Critical Safety Protocol
Before consulting the schematic or disconnecting any terminals, you must engage the Run/Tow switch located under the passenger seat. Setting this switch to TOW disconnects the logic power from the controller, preventing catastrophic regenerative braking feedback loops that can fry the controller's internal MOSFETs if a circuit is broken while the motor is spinning.
Decoding the Wiring Diagram: High-Current Traction Circuit
The traction circuit handles the raw amperage required to move the vehicle. In a standard Yamaha G29 AC wiring diagram, the main power flows from the battery pack's positive terminal to the heavy-duty main solenoid, then into the controller's B+ terminal. The return path flows from the controller's B- terminal directly to the battery pack's negative busbar.

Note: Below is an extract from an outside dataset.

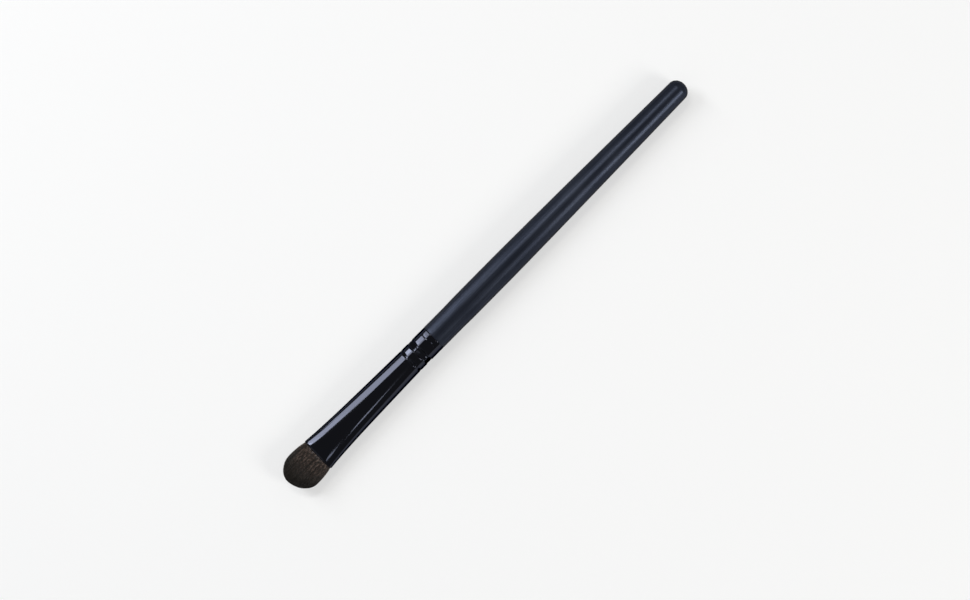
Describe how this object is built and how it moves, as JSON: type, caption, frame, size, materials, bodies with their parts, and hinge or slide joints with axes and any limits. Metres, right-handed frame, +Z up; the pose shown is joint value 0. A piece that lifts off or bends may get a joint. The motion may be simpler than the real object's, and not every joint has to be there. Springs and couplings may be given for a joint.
{
  "type": "eyeshadow brush",
  "caption": "Flat shader brush with a turned, slowly swelling handle, a crimped ferrule pressed wide at its mouth, and a dome-ended tuft of dark hair.",
  "frame": {"origin": "centre of the overall length and width, on the surface that the handle rests on", "axes": "+X along the brush from the handle's rounded end towards the hair's tips, +Y across the broad face of the ferrule, +Z up, square to that face"},
  "size_m": [0.165, 0.0118, 0.0084],
  "materials": {
    "handle_lacquer": "satin black lacquer on turned wood",
    "ferrule_enamel": "gloss black enamel",
    "hair": "fine dark brown filaments",
    "root_resin": "cured amber resin",
    "thread": "black waxed thread",
    "glue": "cured glue"
  },
  "bodies": {
    "root": {"handle": "handle_lacquer", "ferrule": "ferrule_enamel", "hair_tuft": "hair", "root_block": "root_resin", "binding_thread": "thread", "tenon_glue": "glue"}
  },
  "joints": []
}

Wire Gauge & Torque Specification Matrix
Adhering to proper American Wire Gauge (AWG) sizing and terminal torque specifications is non-negotiable. Loose high-current connections generate arcing, leading to melted terminal blocks and potential electrical fires. The following matrix outlines the OEM specifications for the 48V AC platform:
| Circuit Path | Wire Gauge (AWG) | Terminal Type | Torque Spec |
|---|---|---|---|
| Battery (+) to Solenoid Input | 2 AWG | 5/16" Ring, Heat Shrink | 120 in-lbs |
| Solenoid Output to Controller B+ | 4 AWG | 5/16" Ring, Heat Shrink | 100 in-lbs |
| Controller B- to Battery (-) | 2 AWG | 5/16" Ring, Heat Shrink | 120 in-lbs |
| Controller to Motor (Phase U, V, W) | 4 AWG | 10mm Ring, Marine Shrink | 80 in-lbs |
Note: For wire ampacity baselines and DC voltage drop calculations, technicians should cross-reference standard electrical codes. Adaptations of NFPA 70 (NEC) Table 310.16 are frequently used by low-speed vehicle (LSV) engineers to ensure 4 AWG and 2 AWG cables can handle the 300A+ peak surge currents of an AC motor controller without exceeding thermal limits.
The Logic Circuit: Pre-Charge, MCOR, and Sensors
The most common point of failure during a DIY installation or harness replacement occurs in the low-current logic circuit. This circuit operates on 48V stepped down to 12V/5V logic, managing the solenoid engagement, throttle input, and motor position sensing.
The Pre-Charge Circuit: Protecting the Controller
When you press the accelerator, the Yamaha wiring diagram routes 48V through the ignition switch and the forward/reverse micro-switches to energize the solenoid coil. However, before the main solenoid contacts close, a pre-charge circuit must activate. This circuit utilizes a 400-ohm, 10-watt ceramic resistor wired in parallel across the main solenoid's large terminals.
- Purpose: It slowly charges the massive internal capacitors of the AC motor controller. Without it, the instantaneous inrush current when the solenoid closes would weld the solenoid contacts together and potentially blow the controller's internal DC bus capacitors.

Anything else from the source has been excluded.